Опустошители (Понсон дю Террайль) - страница 3

— Вероятно, отец с дочерью?

— Не знаю, вообще о них говорят разное. Они почти никогда не выходят, и мало кто из соседей видел их. Дама всегда в трауре. А вся прислуга их состоит из старой горничной и старика же садовника.

— Это хорошо.

— Я собрал подробные сведения об этом домике через Мармузэ.

— Что же ты узнал?

— Три дня тому назад Мармузэ спрятался в саду у них и провел там часть ночи.

— Прислуга их спит в беседке, господин и дама заперлись в комнате, освещенное окно которой выходит в сад. Они, как видно, ложатся спать очень поздно и, по-видимому, живут не очень-то согласно.

— Да?

— Мармузэ слышал, как они бранились. Старик кричал, а молодая дама плакала и ломала руки в отчаянии, но так как окно было закрыто, то Мармузэ и не мог расслышать того, что они говорили.

— Все это очень хорошо, — сказал Рокамболь, — но есть ли у них деньги?

— Старик ушел из комнаты дамы и в сердцах хлопнул очень сильно дверью… Затем, немного погодя, осветилось другое окно; тогда Мармузэ спустился на землю, перебрался ползком и влез на дерево, бывшее прямо против этого окна.

— Что же он увидел?

— Старик открыл железный сундук и стал пересчитывать кучу банковских билетов и кадочки, наполненные золотом.

— О! о!..

— Можете себе представить, каким нетерпением горит теперь вся наша шайка и Пирожник.

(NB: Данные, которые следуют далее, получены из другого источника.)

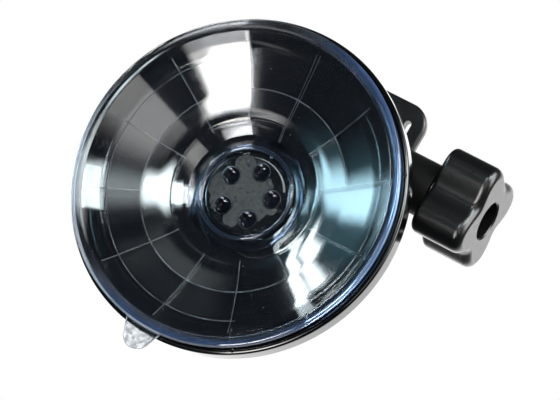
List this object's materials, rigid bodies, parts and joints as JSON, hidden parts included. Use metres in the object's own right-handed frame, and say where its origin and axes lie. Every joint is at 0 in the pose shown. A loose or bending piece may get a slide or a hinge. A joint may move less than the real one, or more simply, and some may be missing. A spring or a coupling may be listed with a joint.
{
  "type": "suction base",
  "caption": "Clear vacuum suction cup in a domed black housing with a cam lock lever, a tilting slotted stalk plate and a lobed clamp knob on a long spacer.",
  "frame": {"origin": "centre of the bounding box at the plane of the cup's mouth, on which the base rests", "axes": "+X along the hinge axis towards the knob, +Y towards the cup's pull tab, +Z along the cup's axis away from its mouth"},
  "size_m": [0.1244, 0.1162, 0.0429],
  "materials": {
    "clear_pvc": "clear bluish flexible PVC, glossy",
    "insert_black": "satin moulded black",
    "housing_black": "glossy moulded black",
    "lever_black": "satin moulded black",
    "plate_black": "satin black",
    "sleeve_black": "fine matte black",
    "knob_black": "satin-gloss moulded black",
    "nylon": "natural nylon",
    "steel": "zinc-plated steel"
  },
  "bodies": {
    "base": {"suction_cup": "clear_pvc", "housing": "housing_black", "stem_bush": "nylon", "wear_plate": "steel", "hinge_yoke": "plate_black", "yoke_screw_1": "steel", "yoke_screw_2": "steel", "yoke_screw_3": "steel", "yoke_screw_4": "steel", "friction_disc_left": "nylon", "friction_disc_right": "nylon", "hinge_bolt": "steel", "bolt_washer": "steel", "spacer_sleeve": "sleeve_black"},
    "stem": {"cup_insert": "insert_black", "lever_pin": "steel", "pin_clip_left": "steel", "pin_clip_right": "steel"},
    "lever": {"cam_lever": "lever_black"},
    "plate": {"stalk_plate": "plate_black"},
    "washer": {"knob_washer": "steel"},
    "knob": {"clamp_knob": "knob_black", "knob_nut": "steel"}
  },
  "joints": [
    {"name": "stem_slide", "type": "slide", "parent": "base", "child": "stem", "axis": [0, 0, -1], "range_m": [0, 0.0025], "deforming": ["suction_cup"]},
    {"name": "lever_lift", "type": "hinge", "parent": "stem", "child": "lever", "pos_m": [-0.0072, -0.0031, 0.0294], "axis": [1, 0, 0], "range_deg": [0, 90]},
    {"name": "plate_tilt", "type": "hinge", "parent": "base", "child": "plate", "pos_m": [-0.0072, -0.033, 0.028], "axis": [1, 0, 0], "range_deg": [-8, 50]},
    {"name": "knob_travel", "type": "slide", "parent": "base", "child": "washer", "axis": [1, 0, 0], "range_m": [0, 0.002]},
    {"name": "knob_turn", "type": "hinge", "parent": "washer", "child": "knob", "pos_m": [0.0533, -0.033, 0.028], "axis": [1, 0, 0], "range_deg": [0, 720]}
  ],
  "couplings": [
    {"joint": "stem_slide", "follows": "lever_lift", "m_per_rad": 0.0015915},
    {"joint": "knob_travel", "follows": "knob_turn", "m_per_rad": 0.00015915}
  ]
}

— Так, — заметил Рокамболь, — но они подождут меня. Я принимаю ваше предложение… Ступай вниз, — добавил он твердо, обращаясь к Нотариусу, — и скажи, что я запрещаю приступать к каким бы то ни было действиям без меня.

— Провалился наш Пирожник! — прошептал Смерть Храбрых.

Оба бросились бегом вниз.

Посмотрим теперь, кто проживает в Вильнев Сен-Жорж, и познакомимся с таинственными обитателями уединенного домика.

Описание уединенного жилища, сделанное Нотариусом Рокамболю, было довольно верно.

Дом был куплен уже пять лет, и обитатели его были непроницаемы для всех.

Одни слуги их выходили из него в селение за провизией, но никогда ни с кем не разговаривали.

Послушаем теперь, что происходило и говорилось в этом домике во время ссоры, которую Мармузэ скорее угадал, нежели услышал.

Молодая женщина сидела в спальне на кушетке перед камином, на котором стояла лампа, освещавшая эту комнату. Свет ее падал прямо на молодую женщину и освещал ее замечательно красивое, но бледное болезненное и нервное лицо.

Ей было на вид около двадцати пяти или двадцати семи лет, а ее лицо было кавказского типа.

— Вот уже прошло много времени с тех пор, как мы здесь, батюшка, — говорила она, — и еще больше времени прошло с тех пор, как вы однажды ночью, усыпив меня чем-то наркотическим, оторвали от меня моего новорожденного ребенка, как оторвали перед тем человека, бывшего перед Богом моим мужем. О, батюшка, когда же вы положите конец моим страданиям?